Practical Use Cases In the limitation section we mentioned the fact that FunBO's evaluation cost might be high during the discovery phase as it involves running a full BO loop for each candidate AF on functions in G. However, there are scenarios where the evaluation cost for the functions in G might relatively cheap. For instance:

Simulations/Models at Lower Fidelity: G could consist of faster, lower-fidelity simulators or simplified analytical models related to the expensive target problem f.
Surrogate Models: G could include cheap surrogate models learned from previous related tasks.
ML Hyperparameter Optimization. G can represent the performance of a ML model on different (potentially smaller) datasets, where training/evaluation might be faster than on the final, large target dataset.

Note that the computational cost incurred during this one-time search phase is compensated during the online deployment phase where the resulting discovered AF reduces the number of costly function evaluations needed.
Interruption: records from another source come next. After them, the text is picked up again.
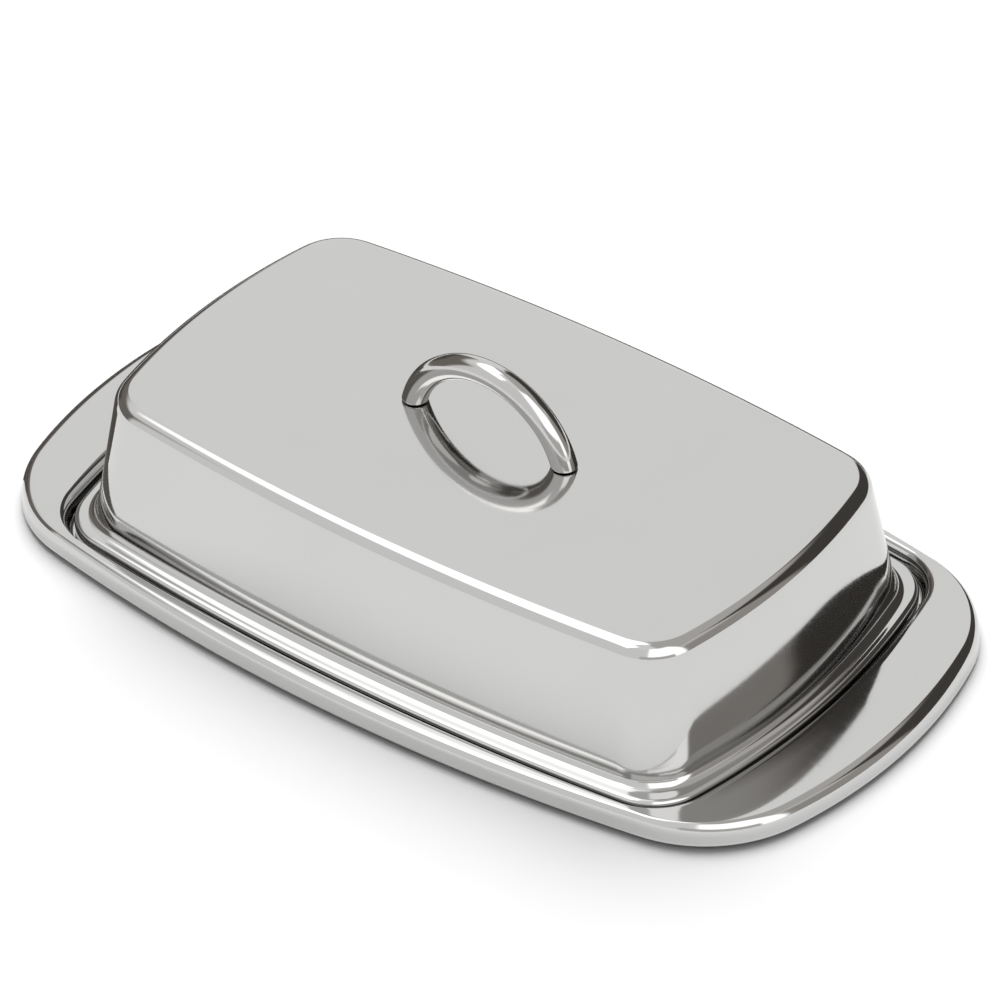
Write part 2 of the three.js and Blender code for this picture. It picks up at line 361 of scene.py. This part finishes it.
def handle_piece():
    """The bent rod, cut flat at its two feet, with a blind hole up each foot for its screw."""
    around, along = ROD_STEPS["around"], ROD_STEPS["along"]
    vertices, faces = [], []

    def rod_point(turn, angle, radius):
        reach = ARC_RADIUS + radius * math.cos(turn)
        return [reach * math.cos(angle), radius * math.sin(turn), ARC_CENTRE_Z + reach * math.sin(angle)]

    def row(places):
        vertices.extend(places)
        return len(vertices) - around

    turns = [2 * math.pi * i / around for i in range(around)]

    def foot_angle(turn, radius):
        return math.asin((FOOT_Z - ARC_CENTRE_Z) / (ARC_RADIUS + radius * math.cos(turn)))

    rows = []
    for k in range(along + 1):
        share = k / along
        ring = []
        for turn in turns:
            start = foot_angle(turn, HANDLE_ROD) + FOOT_ROUND / ARC_RADIUS
            ring.append(rod_point(turn, start + (math.pi - 2 * start) * share, HANDLE_ROD))
        rows.append(row(ring))
    for k in range(along):
        faces += ring_faces(rows[k], rows[k + 1], around)
    for side in (1, -1):
        last = rows[0] if side > 0 else rows[-1]
        steps = ROD_STEPS["foot"]
        for k in range(1, steps + 1):
            bend = math.pi / 2 * k / steps
            ring = []
            for turn in turns:
                radius = HANDLE_ROD - FOOT_ROUND * (1 - math.cos(bend))
                angle = foot_angle(turn, radius) + FOOT_ROUND / ARC_RADIUS * (1 - math.sin(bend))
                x, y, z = rod_point(turn, angle, radius)
                ring.append([side * x, y, FOOT_Z if k == steps else z])
            new = row(ring)
            faces += ring_faces(new, last, around) if side > 0 else ring_faces(last, new, around)
            last = new
        rim = last
        hole_radius = SCREW_SHANK + THREAD_CLEARANCE
        mouth, end = [], []
        for turn in turns:
            x = side * (SCREW_X + hole_radius * math.cos(turn))
            mouth.append([x, hole_radius * math.sin(turn), FOOT_Z])
            end.append([x, hole_radius * math.sin(turn), FOOT_Z + SCREW_DEPTH + GAP])
        mouth_row, end_row = row(mouth), row(end)
        if side > 0:
            faces += ring_faces(mouth_row, rim, around)
            faces += ring_faces(end_row, mouth_row, around)
            faces.append(tuple(end_row + i for i in range(around)))
        else:
            faces += ring_faces(rim, mouth_row, around)
            faces += ring_faces(mouth_row, end_row, around)
            faces.append(tuple(end_row + i for i in reversed(range(around))))
    return make_mesh("rod_handle", vertices, faces)


def turned_piece(name, profile, x, z):
    """A solid of revolution about a vertical axis at x. The profile's (radius, height) points run round the
    section anticlockwise, from the axis back to it, or all the way round a section that is off the axis."""
    vertices, faces, rows = [], [], []
    for radius, height in profile:
        if radius > 0:
            rows.append(len(vertices))
            for i in range(ROUND_STEPS):
                turn = 2 * math.pi * i / ROUND_STEPS
                vertices.append([x + radius * math.cos(turn), radius * math.sin(turn), z + height])
    for first, second in zip(rows, rows[1:]):
        faces += ring_faces(second, first, ROUND_STEPS)
    if profile[0][0] > 0:
        faces += ring_faces(rows[0], rows[-1], ROUND_STEPS)
    else:
        faces.append(tuple(rows[0] + i for i in reversed(range(ROUND_STEPS))))
        faces.append(tuple(rows[-1] + i for i in range(ROUND_STEPS)))
    return make_mesh(name, vertices, faces, TURNED_SHARP_ANGLE)


SQUARE = ((-1, -1), (1, -1), (1, 1), (-1, 1))
WASHER_TOP = LID_Z - SHEET - GAP
HEAD_TOP = WASHER_TOP - WASHER["thick"] - GAP
WASHER_CHAMFER = 0.08
CROWN_STEPS = 6
CROWN_REACH = 2.0  # how far the head's rounding comes in, and how far up it goes, in crowns
CROWN_CLIMB = 1.5
TURNED_SHARP_ANGLE = 35


def washer_piece(name, x):
    inner, outer, thick, cut = WASHER["inner"], WASHER["outer"], WASHER["thick"], WASHER_CHAMFER
    profile = [
        (inner, -thick + cut),
        (inner + cut, -thick),
        (outer - cut, -thick),
        (outer, -thick + cut),
        (outer, -cut),
        (outer - cut, 0),
        (inner + cut, 0),
        (inner, -cut),
    ]
    return turned_piece(name, profile, x, WASHER_TOP)


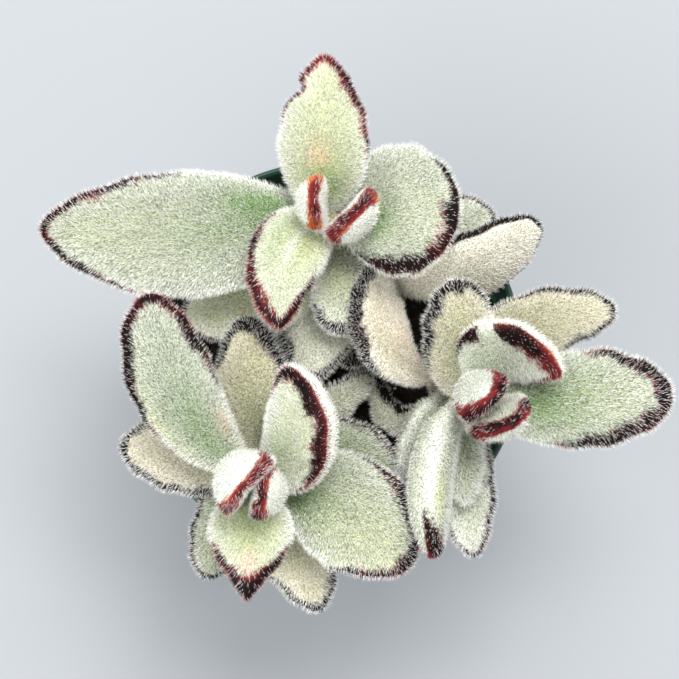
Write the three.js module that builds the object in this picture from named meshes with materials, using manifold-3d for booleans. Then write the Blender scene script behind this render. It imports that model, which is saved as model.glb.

We have expanded the discussion on the computational cost within the Limitations paragraph in Section 5 and gave the examples listed above as cases where the auxiliary functions used during the search phase might be relatively inexpensive.

最终决定Accept (poster)

2025-05-01

This paper uses LLMs to directly propose routines that can be used as acquisition functions for Bayesian optimization. Overall, I think this is a pretty creative use of an LLM's ability to generate small amounts of path critical code, and the acquisition functions designed by FunBO seem to be competitive with or outperform both general purpose and purpose built ones in some fairly interesting empirical results. I am generally not concerned about the authors' promise to address the last few remaining concerns that weren't addressed already in the author feedback (e.g., specific acquisition functions discovered), and I believe these are relatively minor additions to the manuscript.